20. In the case of Jairamdass Lokesh Kumar (supra), the Rajasthan High Court has held that the assessment of different persons in respect of the same income will not absolve one from liability to be taxed. It has held as follows : “We are of the opinion that in view of the decision of the Supreme Court in Jain Brothers vs. Union of India (1970) 77 ITR 107 (SC), it should be no more in doubt that the assessment of different persons in respect of the very same income will not absolve one from liability to be taxed de hors the finding recorded in one proceeding with reference to the finding recorded in somebody else’s assessment. If in the case of A it has been found that A has earned income, then the obligation is on A to be assessed and pay tax on the income earned by him.”
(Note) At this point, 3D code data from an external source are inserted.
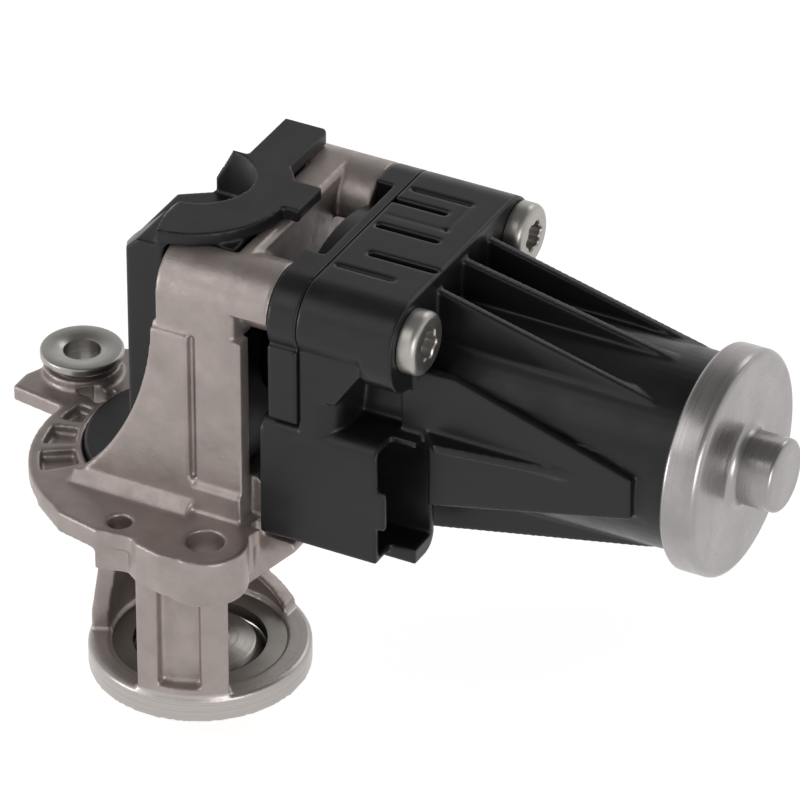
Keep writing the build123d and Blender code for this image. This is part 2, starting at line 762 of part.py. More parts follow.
def rib_plate(side_y, start_z, end_z, sign):
    """One upright rib of the motor casing, tapering to the core."""
    face = make_face(Polyline((flange_back, motor_z), (flange_back, motor_z + sign * start_z),
                              (flange_front, motor_z + sign * start_z),
                              (rib_end, motor_z + sign * end_z), (rib_end, motor_z), close=True))
    return upright(face, side_y - rib_thickness / 2, side_y + rib_thickness / 2)


def make_motor_housing():
    """Moulded casing: gearbox cover, flange with ears, ribbed motor tube and plug shroud."""
    casing = across_x(bar_face(boss_radius, 16.0), plate_end, flange_back + 0.5)
    casing -= box(plate_end - 1, panel_end, block_front - 1, -12.0, 60, panel_low)
    ear = hull((near_screw_y, screw_z, boss_radius), (near_screw_y, screw_z - ear_drop, boss_radius))
    casing = merged(casing, across_x(bar_face(boss_radius, 16.0), panel_end, flange_front),
                    across_x(ear, panel_end, flange_front),
                    across_x(low_lobe(), plate_end, flange_front))
    tube = turned_x([(flange_back, 0), (flange_back, core_radius), (core_end, core_end_radius),
                     (core_end, 0)])
    casing = casing + tube
    for step in (-1, 0, 1):
        y = motor_y + step * rib_spacing
        rise = rib_rise - 0.8 * abs(step)
        fall = math.sqrt(core_end_radius ** 2 - (step * rib_spacing) ** 2)
        casing += rib_plate(y, rise, fall, 1)
        casing += rib_plate(y, rise - 1.5, fall, -1)
    for step in (-1, 1):
        y = motor_y + step * 2 * rib_spacing - step * 0.6
        casing += rib_plate(y, 16.0, 3.8, 1)
        casing += rib_plate(y, 13.0, 3.8, -1)
    side = make_face(Polyline((flange_back, motor_y), (flange_back, motor_y - 15.7),
                              (flange_front, motor_y - 15.7), (52.0, motor_y - 21.6),
                              (rib_end, motor_y - core_end_radius),
                              (rib_end, motor_y + core_end_radius), (flange_front, motor_y + 22.5),
                              (flange_back, motor_y + 22.5), close=True))
    casing += Pos(0, 0, motor_z + 0.6) * extrude(side, rib_thickness)

    casing -= rod_x(can_start, core_end + 1, can_radius + seat_gap)
    room = hull((motor_y, motor_z, 12.2), (motor_y, idler_z, 11.2))
    casing -= across_x(room, plate_end - 1, gear_room_end)
    casing -= rod_x(gear_room_end - 1, can_start + 1, motor_shaft_radius + 2.4)
    casing -= rod_x(gear_room_end - 1, gear_room_end + 1.4, axle_radius + seat_gap, motor_y, idler_z)
    casing += make_plug_shroud()
    casing -= plug_cavity()
    for y, z in screw_places():
        casing -= rod_x(0, 60, screw_radius + 0.3, y, z)
        casing -= rod_x(flange_front, 60, head_radius + 0.6, y, z)
    casing -= top_slots()
    return casing


def make_plug_shroud():
    """Connector body that hangs from the near side of the gearbox."""
    far = plug_near + plug_width
    top = plug_bottom + plug_height
    split = plug_near + 5.2
    long_end = plug_front + plug_step
    near = box(plug_left, plug_front, plug_near, split + 1, plug_bottom, top)
    near = fillet(near.edges().filter_by(Axis.X).group_by(Axis.Z)[-1].sort_by(Axis.Y)[0], 3.0)
    tall = box(plug_left, long_end, split, far, plug_bottom - plug_deeper, top)
    edges = tall.edges().filter_by(Axis.X).sort_by(Axis.Y)[-2:]
    tall = fillet(edges, 3.0)
    latch = box(plug_front - 1, plug_front + 1.6, plug_near, plug_near + plug_wall,
                plug_bottom + 7.0, plug_bottom + 14.4)
    neck = box(plate_end, neck_right, neck_near, far, top - 3, screw_z - 4)
    neck = fillet(neck.edges().filter_by(Axis.Z).group_by(Axis.X)[-1].sort_by(Axis.Y)[0], 4.0)
    flare_low = motor_z + 6.9
    flare_edge = Polyline((plate_end, flare_low), (neck_right - 0.5, flare_low), (panel_end, panel_low - 1),
                          (panel_end, screw_z - 4), (plate_end, screw_z - 4), close=True)
    flare = upright(make_face(flare_edge), neck_near, far)
    bridge = box(plate_end, neck_right, far - 3, motor_y - 12, plug_bottom + 6, screw_z - 4)
    return merged(near, tall, latch, neck, flare, bridge)


def plug_cavity():
    """Space that the mating plug enters."""
    far = plug_near + plug_width
    floor = plug_front - plug_depth
    return box(floor, plug_front + plug_step + 1, plug_near + plug_wall, far - plug_wall,
               plug_bottom + plug_wall, plug_bottom + plug_height - plug_wall)


def top_slots():
    """Slots and parting grooves moulded into the top of the casing."""
    deep = casing_top - 1.6
    fine = casing_top - 0.6
    top = casing_top + 1
    cuts = [box(28.4, 39.0, motor_y + 7.7, motor_y + 8.9, deep, top),
            box(30.2, 41.8, motor_y - 0.6, motor_y + 0.6, deep, top),
            box(33.2, flange_front - 0.6, motor_y - 9.0, motor_y - 7.8, deep, top),
            box(plate_end + 1.2, 41.6, motor_y + 12.3, motor_y + 12.9, fine, top),
            box(41.0, 41.6, motor_y + 3.6, motor_y + 12.9, fine, top),
            box(plate_end + 1.2, 41.6, motor_y + 3.2, motor_y + 3.8, fine, top),
            box(plate_end + 1.2, 41.0, motor_y - 14.4, motor_y - 13.8, fine, top)]
    return merged(*cuts)


def make_connector_pins():
    """Flat contact blades in the plug."""
    floor = plug_front - plug_depth
    y = plug_near + plug_width / 2
    middle = plug_bottom + plug_height / 2
    parts = []
    for k in range(pin_count):
        z = middle + (k - (pin_count - 1) / 2) * pin_pitch
        blade = box(floor, floor + pin_length, y - pin_thickness / 2, y + pin_thickness / 2,
                    z - pin_width / 2, z + pin_width / 2)
        parts.append(blade)
    return Compound(children=parts)


def make_shield():
    """Round black shield on the flange round the stem."""
    plate = rod_z(shield_top - shield_thickness, shield_top, shield_radius)
    plate = chamfer(plate.edges().group_by(Axis.Z)[-1], 0.4)
    plate -= box(-30, 30, -30, block_front + web_thickness + 0.2, 0, 60) & box(
        web_foot_left - 0.6, 30, -30, 30, 0, 60)
    return plate - rod_z(0, 60, stem_radius + 0.3)


def cover_outline(inset):
    """Plan of the cover's skirt."""
    w = inset
    front = block_front + web_thickness + 0.3 + w
    left = cover_left + w
    right = cover_right - w
    rear_right = block_rear_room - 0.6 - w
    return [(left, 10.5 - w * 0.4), (left, -6.7 + w * 0.5), (-4.5 + w * 0.7, front),
            (block_left - 0.3 - w, front), (block_left - 0.3 - w, block_room_front + 0.3 + w),
            (right, block_room_front + 0.3 + w), (right, 12.6 - w), (rear_right, 12.6 - w),
            (rear_right, cover_rear - w), (block_left - 0.1 + w, cover_rear - w),
            (block_left - 0.1 + w, 14.2 - w), (-3.5 + w * 0.5, 14.2 - w)]


def cover_bite():
    """Round bite in the top of the cover, open to the left."""
    top = cover_top + 1
    bite = rod_z(bite_floor, top, bite_radius, bite_x, bite_y)
    bite += box(-20, bite_x, bite_y - bite_radius, bite_y + bite_radius, bite_floor, top)
    slant_low = bite_floor + bite_slant
    slant = Polyline((-20, slant_low), (bite_left, slant_low), (0.0, cover_top), (0.5, top), (-20, top),
                     close=True)
    return merged(bite, box(-20, bite_left, bite_y, 40, bite_floor, top),
                  upright(make_face(slant), bite_y, 40))


def make_cover():
    """Black cover: skirt round the crank drive and a top plate that laps over the block."""
    skirt = plan(cover_outline(0), shield_top, casing_top)
    skirt -= plan(cover_outline(cover_wall), shield_top - 1, bite_floor - cover_wall)
    front = block_room_front + 0.3 + cover_wall
    skirt -= box(block_left, cover_right - cover_wall, front, bite_y - bite_radius - cover_wall,
                 bite_floor - 3, casing_top - cover_wall + 0.2)
    disc = rod_z(casing_top, cover_top, cover_disc_radius, -0.5, 2.2)
    disc &= plan([(0.9, -14.2), (40, -14.2), (40, 40), (2.6, 40), (2.6, 14.2), (bite_left, 14.2),
                  (bite_left, 3.0)], 0, 200)
    tab = box(2.6, 11.0, 10.0, 27.5, casing_top, cover_top)
    tab = fillet(tab.edges().filter_by(Axis.Z).group_by(Axis.Y)[-1].sort_by(Axis.X)[-1], 1.5)
    tongue = box(8.0, 18.8, 2.0, 10.4, casing_top, cover_top)
    cover = merged(skirt, disc, tab, tongue)
    shoulder = Polyline((cover_left - 1, bite_floor - 1.0), (cover_left - 1, cover_top + 1),
                        (0.8, cover_top + 1), close=True)
    cover -= upright(make_face(shoulder), -40, 40)
    cover -= cover_bite()
    cover -= rod_x(block_rear_room - 2.6, 30, nose_radius + 0.4)
    return cover


def make_mounting_bush():
    """Steel compression bush in the left lug, with its collar."""
    sleeve = rod_z(flange_top - tongue_thickness, bush_top, bush_radius - 2.2, bush_x, bush_y)
    collar = rod_z(bush_top - bush_washer, bush_top, bush_radius, bush_x, bush_y)
    bush = sleeve + collar - rod_z(0, 80, bush_bore, bush_x, bush_y)
    return bush


def make_screws():
    """Three pan-head screws through the casing and plate into the cast bosses."""
    parts = []
    for y, z in screw_places():
        shank = rod_x(flange_front - screw_length, flange_front + 0.5, screw_radius, y, z)
        top = flange_front + head_height
        head = turned_x([(flange_front, 0), (flange_front, head_radius), (top - 1.1, head_radius),
                         (top - 0.3, head_radius - 0.3), (top, head_radius - 1.1), (top, 0)], y, z)
        socket = Pos(flange_front + head_height - 1.6, y, z) * Rot(0, 90, 0) * extrude(
            RegularPolygon(2.6, 6), 3)
        parts.append((shank + head) - socket)
    return Compound(children=parts)


builders = {
    "valve_housing": make_valve_housing,
    "seat_ring": make_seat_ring,
    "poppet_valve": make_poppet,
    "stem_guide_bush": make_stem_bush,
    "stem_seal": make_stem_seal,
    "return_spring": make_spring,
    "spring_seat": make_spring_seat,
    "stem_yoke": make_yoke,
    "crank_roller": make_roller,
    "crank_arm": make_crank,
    "output_shaft": make_output_shaft,
    "output_sector": make_sector,
    "shaft_bushes": make_shaft_bushes,
    "intermediate_gear": make_idler,
    "gear_axle": make_axle,
    "motor_pinion": make_pinion,
    "motor_shaft": make_motor_shaft,
    "armature": make_armature,
    "commutator": make_commutator,
    "motor_magnets": make_magnets,
    "motor_can": make_motor_can,
    "front_bush": make_front_bush,
    "rear_bush": make_rear_bush,
    "brush_holder": make_brush_holder,
    "brushes": make_brushes,
    "end_cap": make_end_cap,
    "gearbox_plate": make_gearbox_plate,
    "motor_housing": make_motor_housing,
    "connector_pins": make_connector_pins,
    "shield_disc": make_shield,
    "mechanism_cover": make_cover,
    "mounting_bush": make_mounting_bush,
    "housing_screws": make_screws,
}

os.makedirs("parts", exist_ok=True)
for name, build in builders.items():
    export_step(build(), "parts/" + name + ".step")
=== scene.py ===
import math
import bmesh
import bpy
from mathutils import Matrix, Vector


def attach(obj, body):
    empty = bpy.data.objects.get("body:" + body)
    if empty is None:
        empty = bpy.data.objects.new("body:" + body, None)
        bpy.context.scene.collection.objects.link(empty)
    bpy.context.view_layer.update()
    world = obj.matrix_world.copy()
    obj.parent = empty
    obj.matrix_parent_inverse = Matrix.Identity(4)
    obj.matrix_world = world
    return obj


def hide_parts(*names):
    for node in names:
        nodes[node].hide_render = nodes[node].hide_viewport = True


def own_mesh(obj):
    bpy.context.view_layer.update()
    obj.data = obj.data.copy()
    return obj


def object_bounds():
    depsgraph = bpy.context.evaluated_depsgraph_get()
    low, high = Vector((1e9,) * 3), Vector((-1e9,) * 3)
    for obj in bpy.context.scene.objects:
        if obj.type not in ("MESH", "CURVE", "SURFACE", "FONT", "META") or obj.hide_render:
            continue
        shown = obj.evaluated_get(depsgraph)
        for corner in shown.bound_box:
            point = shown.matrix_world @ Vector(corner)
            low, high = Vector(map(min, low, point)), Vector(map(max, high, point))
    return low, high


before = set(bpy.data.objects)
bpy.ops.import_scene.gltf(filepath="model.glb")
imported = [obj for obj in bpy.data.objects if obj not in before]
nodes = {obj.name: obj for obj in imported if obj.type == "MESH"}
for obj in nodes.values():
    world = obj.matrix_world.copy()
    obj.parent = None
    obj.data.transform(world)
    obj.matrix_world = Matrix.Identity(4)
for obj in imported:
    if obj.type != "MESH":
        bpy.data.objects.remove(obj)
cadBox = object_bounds()
mm = 0.001


# Small helpers for node trees

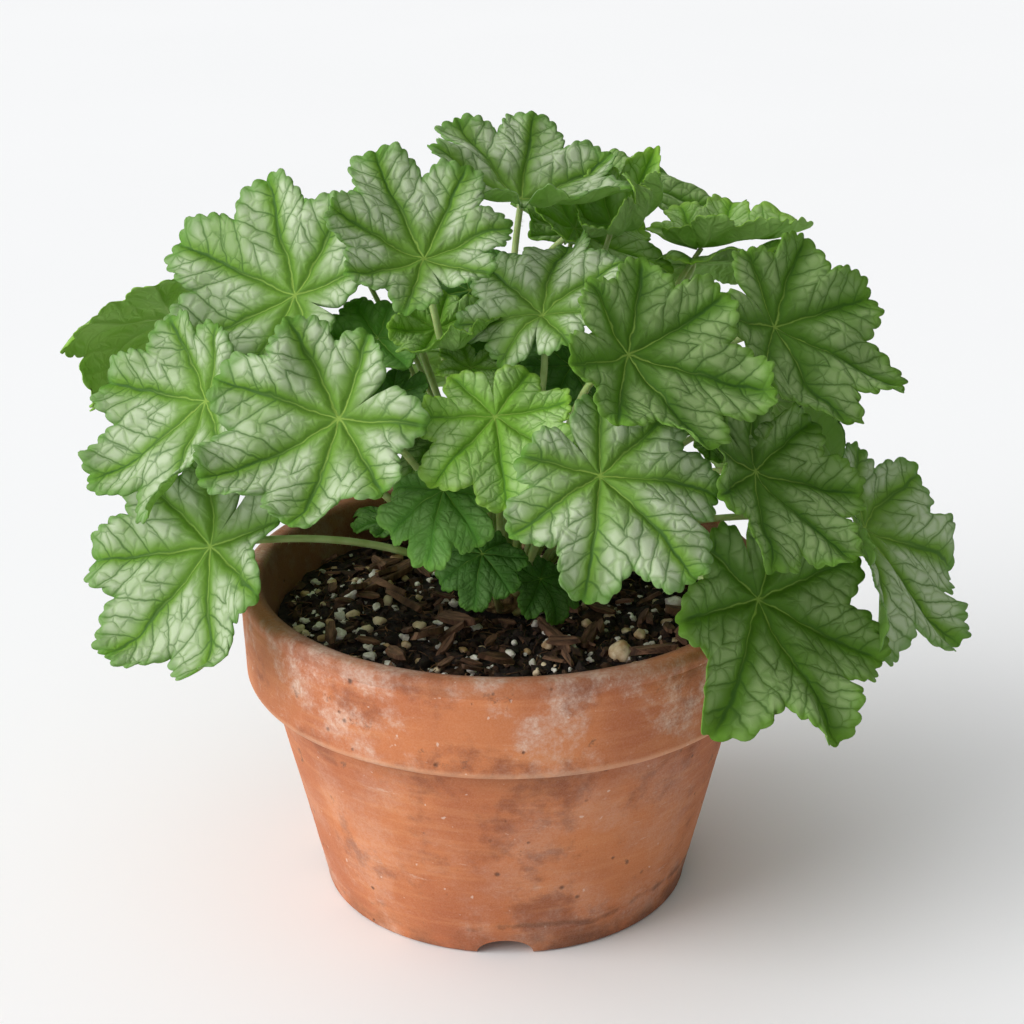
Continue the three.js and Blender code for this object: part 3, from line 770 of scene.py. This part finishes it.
def scatter(name, slot, material, shapes, places, sizes, draw, sink=0.25, squash=0.8, tilt=0.4):
    """One joined piece of many copies of a few shapes, each laid on the soil."""
    corners, faces, grain = [], [], []
    for (x, y), size in zip(places, sizes):
        shape, shape_faces = shapes[draw.integers(len(shapes))]
        lean = Matrix.Rotation(draw.uniform(-tilt, tilt), 3, "X")
        lean = lean @ Matrix.Rotation(draw.uniform(-tilt, tilt), 3, "Y")
        turn = np.array(lean @ Matrix.Rotation(draw.uniform(0, 2 * math.pi), 3, "Z"))
        local = shape * np.array([1, draw.uniform(0.75, 1), squash * draw.uniform(0.8, 1.1)]) * size
        first = len(corners)
        rise = size * (0.5 * squash - sink)
        corners.extend(local @ turn.T + np.array([x, y, soil_height(x, y) + rise]))
        faces.extend(tuple(first + i for i in face) for face in shape_faces)
        grain.extend(local[:, :2] + draw.uniform(-1, 1, 2))
    piece = new_piece(name, corners, faces)
    layer = piece.data.uv_layers.new(name="grain")
    for loop in piece.data.loops:
        layer.data[loop.index].uv = grain[loop.vertex_index]
    edit(piece, outwards)
    smooth(piece, 45)
    give(piece, name, slot, material)


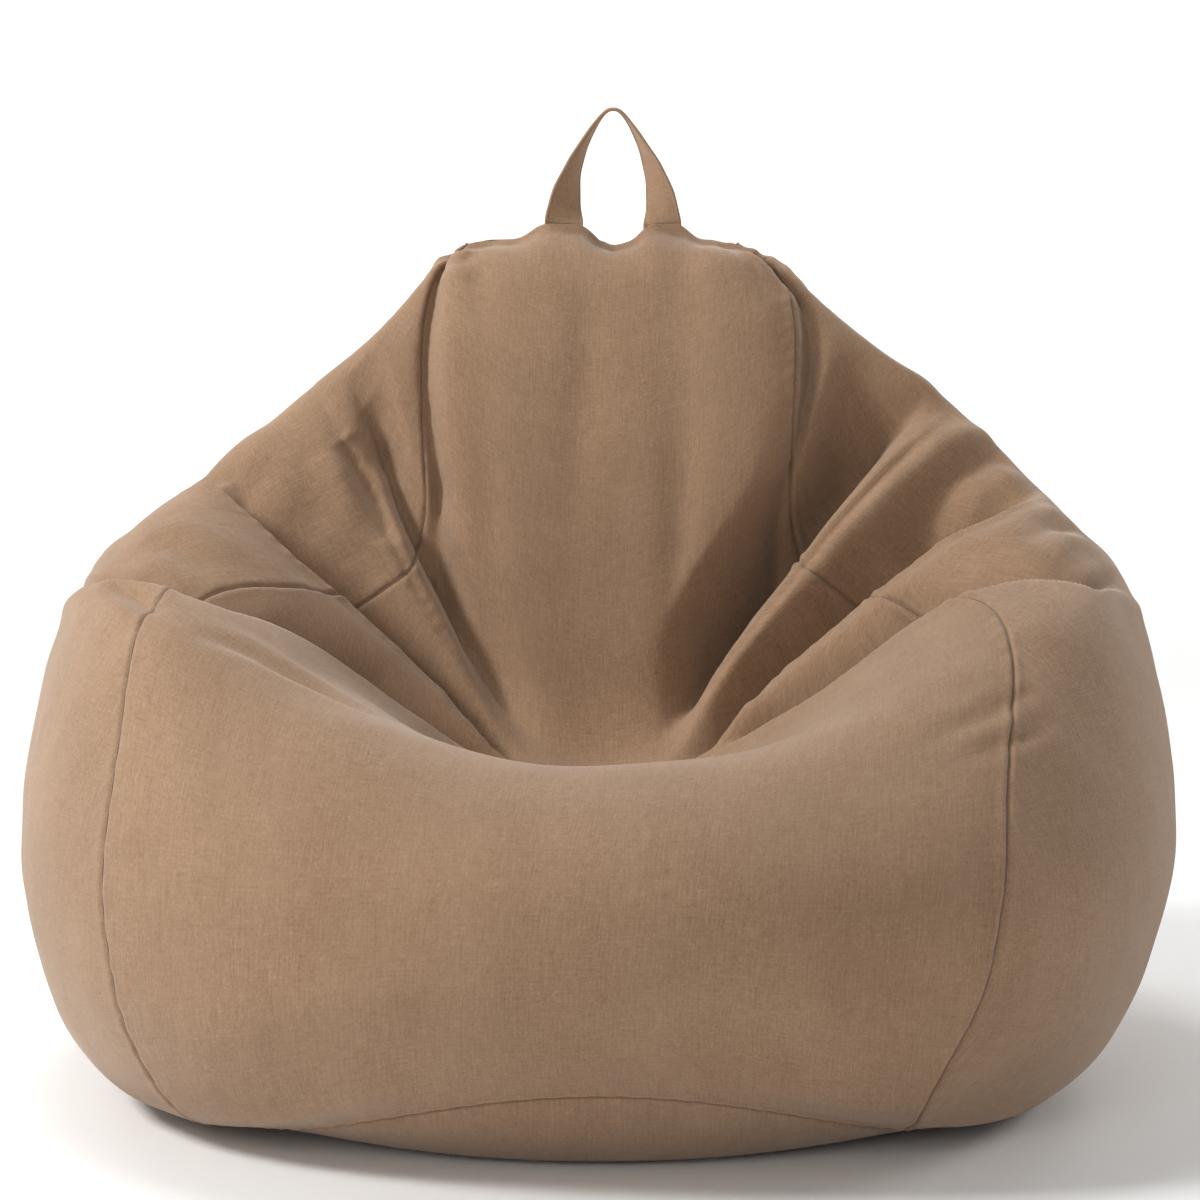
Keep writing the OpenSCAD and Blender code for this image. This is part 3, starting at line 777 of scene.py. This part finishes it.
def keptInside(grid, depth, rounds=3):
    # moves every point that is nearer the cover than depth, or outside it, straight inwards
    for _ in range(rounds):
        flat = grid.reshape(-1, 3)
        for i in range(len(flat)):
            at, normal, face, away = coverTree.find_nearest(Vector(flat[i]))
            out = (Vector(flat[i]) - at).dot(normal)
            if out > -depth:
                flat[i] = at - normal * depth
        grid = flat.reshape(grid.shape)
        around = np.hstack([grid[:, -1:], grid, grid[:, :1]])
        grid = 0.5 * grid + 0.25 * (around[:, :-2] + around[:, 2:])
    return grid


mouth = {
    "length": 0.48 * cover["topWidth"],
    "width": 0.010,
    "y": float(ringAt(topRing - 2)[1] + backAt(topRing - 2)[0]) / 2 + 0.018,
    "z": float(backAt(topRing - 2)[1]) + 0.003,
}


def insideShape(depth, top):
    angles = np.linspace(-180, 180, inner["columns"], endpoint=False)
    heights = np.linspace(0, top, int(top * inner["rowsPerRing"]) + 1)
    u, v = np.meshgrid(angles, heights)
    p = skinPoint(u, v)
    n = gridNormals(np.hstack([p[:, -1:], p, p[:, :1]]))[:, 1:-1]
    lift = lowest(coverLift(u, v, p), 4) - depth
    wall = keptInside(p + n * lift[..., None], depth)
    wall[..., 2] = np.maximum(wall[..., 2], depth)
    shares = np.linspace(0.98, 0.03, 14)[:, None, None]
    centre = np.array([0.0, baseMiddle[1], 0.0])
    under = centre + (wall[:1] - centre) * shares
    lifts = np.clip((shares - baseFlat) / (1 - baseFlat), 0, 1) ** 2
    under[..., 2] = depth + (wall[:1, :, 2] - depth) * lifts[..., 0]
    rows = [under[::-1], wall]
    if top > topRing - 2.2:
        # the inner bag gathers in to its mouth
        a = np.radians(angles)
        end = np.stack([mouth["length"] / 2 * np.sin(a), mouth["y"] - mouth["width"] / 2 * np.cos(a),
                        np.full_like(a, mouth["z"])], -1)
        shares = np.linspace(0, 1, 9)[1:, None, None]
        pleats = 0.0016 * np.sin(shares * math.pi) * np.cos(a * 26)[None, :, None]
        gather = wall[-1:] + (end[None] - wall[-1:]) * shares
        gather[..., 2:] = gather[..., 2:] - 0.010 * np.sin(shares * math.pi) + pleats
        rows.append(gather)
    return np.vstack(rows)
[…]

21. Thus, from the aforesaid decisions, it is settled that if an entry of cash credits is found in the books of account of a firm, it is for the firm to give explanation regarding identity and source of such deposits and if the explanation is disbelieved then it is to be added as an income under s. 68 of the Act in the hands of the firm. Similarly, if an assessee, who is a partner in the partnership firm, has made investments which are not recorded in the books of account maintained by him for any source of income and the explanation given by the partner or individual regarding source of deposits is disbelieved, then such deposits which are invested can be brought to tax as income from undisclosed sources under s. 69 of the Act. There is no question of any double taxation. Full effect of the deeming provisions and the presumptions provided under ss. 68 and 69 of the Act has to be given. The partnership firm and the partners being treated as separate assessees under the Act, assessment of the income at the hands of different assessees under different provisions of the Act is permissible.

22. In view of the foregoing discussion, we answer both the questions of law in the affirmative, i.e., in favour of the Revenue and against the assessee. However, there shall be no order as to costs.